• [Problem requirements]: For this exercise, write out exactly, and only, the lines running from the line that contains "# The construction" through the line that contains "bpy.data.objects.remove(obj)".

• [Dataset section]:
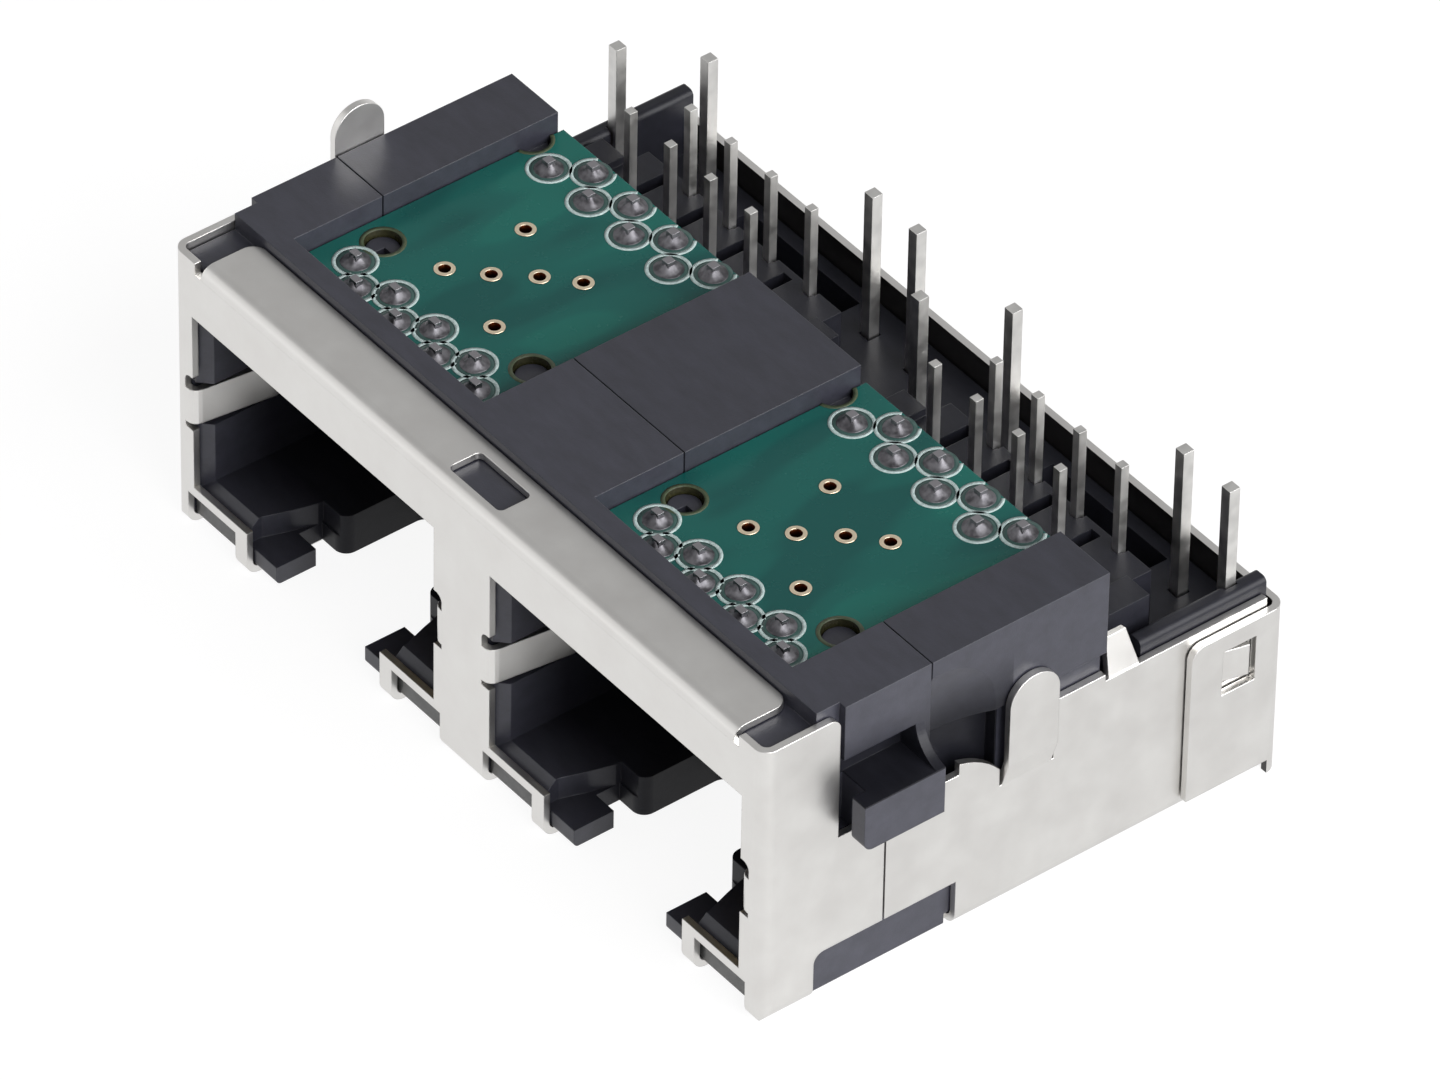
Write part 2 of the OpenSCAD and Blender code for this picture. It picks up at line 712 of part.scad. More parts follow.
module front_housing() {
    side_wall = 0.45;
    pocket_drop = 1.4;
    pocket_d = 2.8;
    color(black) placed() difference() {
        union() {
            // Lower body around the cavities, up to the carrier's deck
            core(0, plug_d, plug_top);
            // Front block up to the boards
            core(0, split_y, deck_z);
            // Front strip under and behind the flange
            intersection() {
                core(0, flange_d + fit, flange_low - fit);
                along_x(-half_w, half_w) rounded([inner_y, 0], [flange_d + fit, flange_low - fit],
                    [0, 0, 0, fold_r - sheet_t]);
            }
            box([-inner_x, flange_d + fit, deck_z - over], [inner_x, board_y - fit, bar_top]);
            // Bars beside and between the boards
            box([-port_x + bar_x, flange_d + fit, deck_z - over], [port_x - bar_x, split_y, bar_top]);
            both_sides() {
                box([port_x + bar_x, flange_d + fit, deck_z - over], [inner_x, split_y, bar_top]);
                side_lug();
                // Sill that fills the opening in the lower fold of the side wall
                box([half_w - fold_r + fit, fold_slot_y + fit, fit],
                    [inner_x, notch_end_y - 4 * fit, inner_z + over]);
            }
            // Locating pegs
            at_ports() for (s = [-1, 1]) peg(s * front_peg[0], front_peg[1]);
        }
        both_sides() {
            // Room for the skirts of the carrier's bars
            box([skirt_x - fit, split_y, skirt_z - fit], [half_w, body_d, bar_top + over]);
            // Pocket in the side wall below the skirt
            box([port_x + plug_w / 2 + side_wall, split_y, notch_z - pocket_drop],
                [half_w, split_y + pocket_d, skirt_z]);
            lug_niche();
        }
        at_ports() {
            plug_cavity();
            latch_channel();
            both_sides() {
                lamp_recess();
                finger_recess();
            }
            for (s = [-1, 1]) leads(s, fit);
            for (k = [1:8]) contact_slot(k);
        }
    }
}

// Side lug that stands on the notch of the side wall. A gusset at its rear end flares out of the
// flush side of the bar, and a niche above the lug cuts into that side.
lug_front_gap = 0.16;
lug_rear_gap = 0.2;
lug_y0 = flap_d + lug_front_gap;
lug_y1 = split_y - lug_rear_gap;
lug_z = notch_z + fit;
lug_top = lug_z + lug_h;
lug_corner_r = 0.35;
gusset_w = 0.35;
flare_rise = 0.25;
flare_r = lug_out + flare_rise;
flare_z = lug_top + sqrt(flare_r * flare_r - (flare_r - lug_out) * (flare_r - lug_out));
niche_d = 0.7;
niche_h = 1.15;
niche_top = lug_top + niche_h;
gap_x = 0.43;
gap_d = 0.5;
module side_lug() {
    // The flare runs this far into the side, so that it doesn't end in a thin edge
    graze = 0.01;
    box([inner_x - over, lug_y0, lug_z], [half_w, split_y, bar_top]);
    intersection() {
        along_y(lug_y0, lug_y1) difference() {
            translate([inner_x - over, lug_z])
                square([half_w + lug_out - inner_x + over, flare_z - lug_z]);
            translate([half_w + flare_r - graze, flare_z]) circle(flare_r);
        }
        along_x(inner_x - over, half_w + lug_out + over)
            rounded([lug_y0, lug_z], [lug_y1, flare_z], [lug_corner_r, 0, 0, 0]);
    }
}
module lug_niche() {
    along_y(lug_y0 - fit, lug_y1 - gusset_w) {
        rounded([half_w - niche_d, lug_top], [half_w + over, niche_top], [0, 0, 0, niche_d]);
        translate([half_w, lug_top]) square([lug_out + over, flare_z]);
    }
    // Gap behind the front corner of the lug
    box([half_w - niche_d, lug_y0 - fit, lug_z - fit], [half_w + gap_x, lug_y0 + gap_d, lug_top + fit]);
}

// Hollow in the side of the carrier's bar behind the lug, part of a large sphere
module side_scoop() {
    rim = 2.3;
    depth = 0.45;
    r = (rim * rim + depth * depth) / (2 * depth);
    behind = 0.25;
    above = 0.3;
    translate([half_w + r - depth, split_y + behind, skirt_z + above]) sphere(r, $fn = 96);
}

module lamp_recess() {
    box([lamp_mid_x - lamp_body_w / 2 - fit, 0, 0],
        [lamp_mid_x + lamp_body_w / 2 + fit, lamp_y + lamp_d + fit, lamp_top + fit]);
}

// Room for a spring finger behind the cavity wall
module finger_recess() {
    side_gap = 0.6;
    gap = 0.15;
    box([plug_w / 2 - over, 0, finger_z - gap],
        [plug_w / 2 + side_gap, finger_d + 2 * gap, finger_z + finger_h + gap]);
}

// Slot in the ceiling of the cavity for one contact
module contact_slot(k) {
    x = contact_x(k);
    y = contact_y(k);
    gap = 0.07;
    depth = 1.3;
    box([x - contact_w / 2 - gap, y - contact_t / 2 - gap, plug_top - over],
        [x + contact_w / 2 + gap, y + depth, deck_z + over]);
}

// Rib along a side wall with a rounded top, drawn for the right side
module rib(top) {
    corner_r = 0.2;
    along_y(rear_y - rib_len, rear_y - fit)
        rounded([inner_x - rib_w, base_z - over], [inner_x, top], [0, 0, corner_r, corner_r]);
}

module rear_carrier() {
    rear_lip = 0.5;
    slot_wall = 0.25;
    slot_end_y = pad_end_y - slot_wall;
    left_rib_rise = 0.1;
    color(black) placed() difference() {
        union() {
            // Deck under the boards and block behind the cavities
            box([-inner_x, split_y + fit, plug_top + fit], [inner_x, bar_end_y, deck_z]);
            core(plug_d + fit, bar_end_y, deck_z);
            // Bars
            box([-port_x + bar_x, split_y + fit, plug_top + fit], [port_x - bar_x, bar_end_y, bar_top]);
            both_sides() {
                box([port_x + bar_x, split_y + fit, plug_top + fit], [half_w, bar_end_y, bar_top]);
                box([skirt_x, split_y + fit, skirt_z], [half_w, bar_end_y, bar_top]);
            }
            // Base, pads around the pins and standoffs that the host board lies on
            core(plug_d + fit, rear_y, base_z);
            at_ports() {
                box([-pad_w / 2, bar_end_y - over, base_z - over], [pad_w / 2, pad_end_y, pad_z]);
                both_sides() box([pad_w / 2, bar_end_y - over, base_z - over],
                    [seat_x, seat_end_y, seat_z]);
            }
            rib(rear_wall_h + rib_rise);
            mirror([1, 0, 0]) rib(pad_z + left_rib_rise);
            // Rear locating pegs
            at_ports() for (s = [-1, 1]) peg(s * rear_peg[0], rear_peg[1]);
        }
        at_ports() {
            for (k = [1:8]) pin_form(k, snug);
            // Slots behind the pins, which are open to the rear for the farther row
            for (k = [1:8]) box([contact_x(k) - slot_w / 2, tail_y(k), pin_run_z - pin_t / 2 - snug],
                [contact_x(k) + slot_w / 2, k % 2 == 0 ? pad_end_y + over : slot_end_y, pad_z + over]);
            // Trench behind the pads
            box([-trench_w / 2, pad_end_y, trench_z], [trench_w / 2, rear_y - rear_lip, base_z + over]);
            for (s = [-1, 1]) leads(s, fit);
        }
        both_sides() side_scoop();
    }
}

module board(side) {
    color(board_green) placed() translate([side * port_x, 0, 0]) difference() {
        box([-board_w / 2, board_y, deck_z], [board_w / 2, board_end_y, board_top]);
        for (k = [1:8], y = [contact_y(k), board_pin_y(k)])
            translate([contact_x(k), y, deck_z - over]) cylinder(d = hole_d, h = board_t + 2 * over);
        for (v = vias) translate([v[0], board_y + v[1], deck_z - over])
            cylinder(d = via_d, h = board_t + 2 * over, $fn = 24);
        for (s = [-1, 1], p = [front_peg, rear_peg])
            translate([s * p[0], p[1], deck_z - over])
                cylinder(d = peg_hole_d, h = board_t + 2 * over);
    }
}

// Solder joint around a square wire of width w and depth d at the origin
module solder_joint(w, d) {
    land = 0.15;
    land_gap = 0.01;
    shoulder_h = 0.1;
    top_r = 0.2;
    difference() {
        rotate_extrude($fn = 24) polygon([[0, -board_t], [hole_d / 2 - snug, -board_t],
            [hole_d / 2 - snug, land_gap], [hole_d / 2 + land, land_gap],
            [hole_d / 2, shoulder_h], [top_r, solder_h], [0, solder_h]]);
        translate([0, 0, -board_t]) cube([w + 2 * snug, d + 2 * snug, 4 * board_t], center = true);
    }
}

module front_solder(side) {
    color(solder_grey) placed() translate([side * port_x, 0, board_top])
        for (k = [1:8]) translate([contact_x(k), contact_y(k), 0])
            solder_joint(contact_w, contact_t);
}

module rear_solder(side) {
    color(solder_grey) placed() translate([side * port_x, 0, board_top])
        for (k = [1:8]) translate([contact_x(k), board_pin_y(k), 0]) solder_joint(pin_t, pin_t);
}

// A lamp or its pair of leads: port is -1 for the left port and 1 for the right one, and s is the
// side of the port that it is on
module lamp_at(port, s) {
    color(lamp_grey) placed() translate([port * port_x, 0, 0])
        mirror([s < 0 ? 1 : 0, 0, 0]) lamp();
}

module leads_at(port, s) {
    color(tin) placed() translate([port * port_x, 0, 0]) leads(s, 0);
}

main_shield();
rear_shield();
front_housing();
rear_carrier();
board(-1);  // left_board
board(1);  // right_board
front_solder(-1);  // left_front_solder
rear_solder(-1);  // left_rear_solder
front_solder(1);  // right_front_solder
rear_solder(1);  // right_rear_solder
lamp_at(-1, -1);  // left_outer_lamp
lamp_at(-1, 1);  // left_inner_lamp
lamp_at(1, -1);  // right_inner_lamp
lamp_at(1, 1);  // right_outer_lamp
leads_at(-1, -1);  // left_outer_lamp_leads
leads_at(-1, 1);  // left_inner_lamp_leads
leads_at(1, -1);  // right_inner_lamp_leads
leads_at(1, 1);  // right_outer_lamp_leads
contact(-1, 1);  // left_contact_1
contact(-1, 2);  // left_contact_2
contact(-1, 3);  // left_contact_3
contact(-1, 4);  // left_contact_4
contact(-1, 5);  // left_contact_5
contact(-1, 6);  // left_contact_6
contact(-1, 7);  // left_contact_7
contact(-1, 8);  // left_contact_8
contact(1, 1);  // right_contact_1
contact(1, 2);  // right_contact_2
contact(1, 3);  // right_contact_3
contact(1, 4);  // right_contact_4
contact(1, 5);  // right_contact_5
contact(1, 6);  // right_contact_6
contact(1, 7);  // right_contact_7
contact(1, 8);  // right_contact_8
signal_pin(-1, 1);  // left_signal_pin_1
signal_pin(-1, 2);  // left_signal_pin_2
signal_pin(-1, 3);  // left_signal_pin_3
signal_pin(-1, 4);  // left_signal_pin_4
signal_pin(-1, 5);  // left_signal_pin_5
signal_pin(-1, 6);  // left_signal_pin_6
signal_pin(-1, 7);  // left_signal_pin_7
signal_pin(-1, 8);  // left_signal_pin_8
signal_pin(1, 1);  // right_signal_pin_1
signal_pin(1, 2);  // right_signal_pin_2
signal_pin(1, 3);  // right_signal_pin_3
signal_pin(1, 4);  // right_signal_pin_4
signal_pin(1, 5);  // right_signal_pin_5
signal_pin(1, 6);  // right_signal_pin_6
signal_pin(1, 7);  // right_signal_pin_7
signal_pin(1, 8);  // right_signal_pin_8
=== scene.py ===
# %% [markdown]
# # A two-port network jack on a pale table
# The object is a low network jack that hangs in a cut-out of a host board. It lies on its top panel, so
# its two small green boards, its solder pins and the folded flange of its shield look up.
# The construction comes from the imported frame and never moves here. These cells give every piece its
# finish, and add what is too thin for the construction: print, plating rings, solder and bare rims.

import math

import bpy
import numpy as np
from mathutils import Matrix, Vector


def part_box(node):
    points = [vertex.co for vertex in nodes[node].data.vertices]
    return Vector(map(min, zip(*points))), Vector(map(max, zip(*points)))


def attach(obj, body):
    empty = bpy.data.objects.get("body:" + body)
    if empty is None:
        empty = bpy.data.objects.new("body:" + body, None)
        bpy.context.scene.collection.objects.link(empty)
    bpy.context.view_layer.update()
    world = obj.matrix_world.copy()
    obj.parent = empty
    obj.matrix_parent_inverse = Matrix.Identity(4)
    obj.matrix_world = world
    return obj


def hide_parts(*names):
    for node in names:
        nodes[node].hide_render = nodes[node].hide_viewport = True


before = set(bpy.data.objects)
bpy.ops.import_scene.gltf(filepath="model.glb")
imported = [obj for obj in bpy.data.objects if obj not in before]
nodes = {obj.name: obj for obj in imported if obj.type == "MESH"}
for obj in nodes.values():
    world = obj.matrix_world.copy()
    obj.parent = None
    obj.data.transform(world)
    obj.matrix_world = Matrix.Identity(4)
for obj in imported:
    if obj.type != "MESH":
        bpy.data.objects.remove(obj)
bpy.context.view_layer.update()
MM = 0.001
print("CAD nodes:", len(nodes))

# %% [markdown]
# ## The camera
# A photograph taken from far away with a long lens keeps parallel edges almost parallel. The viewing
# angle is given as a turn round the object, a height above it and a small roll, and the camera stands on
# the ray that these name. Turning the three rotations into one matrix keeps each of them readable.

# %% Camera
AZIMUTH = math.radians(51.43)
ELEVATION = math.radians(41.02)
ROLL = math.radians(1.05)
DISTANCE = 439.3 * MM
AIM = Vector((1.12, -0.917, 5.219)) * MM
SENSOR = 36.0
LENS = 356.95


def turn(azimuth, elevation, roll=0.0):
    """Rotation that looks at the origin from a height: roll about the view axis, then tip, then turn."""
    return (
        Matrix.Rotation(azimuth, 4, "Z")
        @ Matrix.Rotation(math.pi / 2 - elevation, 4, "X")
        @ Matrix.Rotation(roll, 4, "Z")
    )


def place(obj, rotation, distance, aim):
    """Stand obj at a distance from aim, looking at it along its own -Z."""
    obj.matrix_world = Matrix.Translation(aim) @ rotation @ Matrix.Translation((0, 0, distance))
    bpy.context.scene.collection.objects.link(obj)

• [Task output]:
# The construction comes from the imported frame and never moves here. These cells give every piece its
# finish, and add what is too thin for the construction: print, plating rings, solder and bare rims.

import math

import bpy
import numpy as np
from mathutils import Matrix, Vector


def part_box(node):
    points = [vertex.co for vertex in nodes[node].data.vertices]
    return Vector(map(min, zip(*points))), Vector(map(max, zip(*points)))


def attach(obj, body):
    empty = bpy.data.objects.get("body:" + body)
    if empty is None:
        empty = bpy.data.objects.new("body:" + body, None)
        bpy.context.scene.collection.objects.link(empty)
    bpy.context.view_layer.update()
    world = obj.matrix_world.copy()
    obj.parent = empty
    obj.matrix_parent_inverse = Matrix.Identity(4)
    obj.matrix_world = world
    return obj


def hide_parts(*names):
    for node in names:
        nodes[node].hide_render = nodes[node].hide_viewport = True


before = set(bpy.data.objects)
bpy.ops.import_scene.gltf(filepath="model.glb")
imported = [obj for obj in bpy.data.objects if obj not in before]
nodes = {obj.name: obj for obj in imported if obj.type == "MESH"}
for obj in nodes.values():
    world = obj.matrix_world.copy()
    obj.parent = None
    obj.data.transform(world)
    obj.matrix_world = Matrix.Identity(4)
for obj in imported:
    if obj.type != "MESH":
        bpy.data.objects.remove(obj)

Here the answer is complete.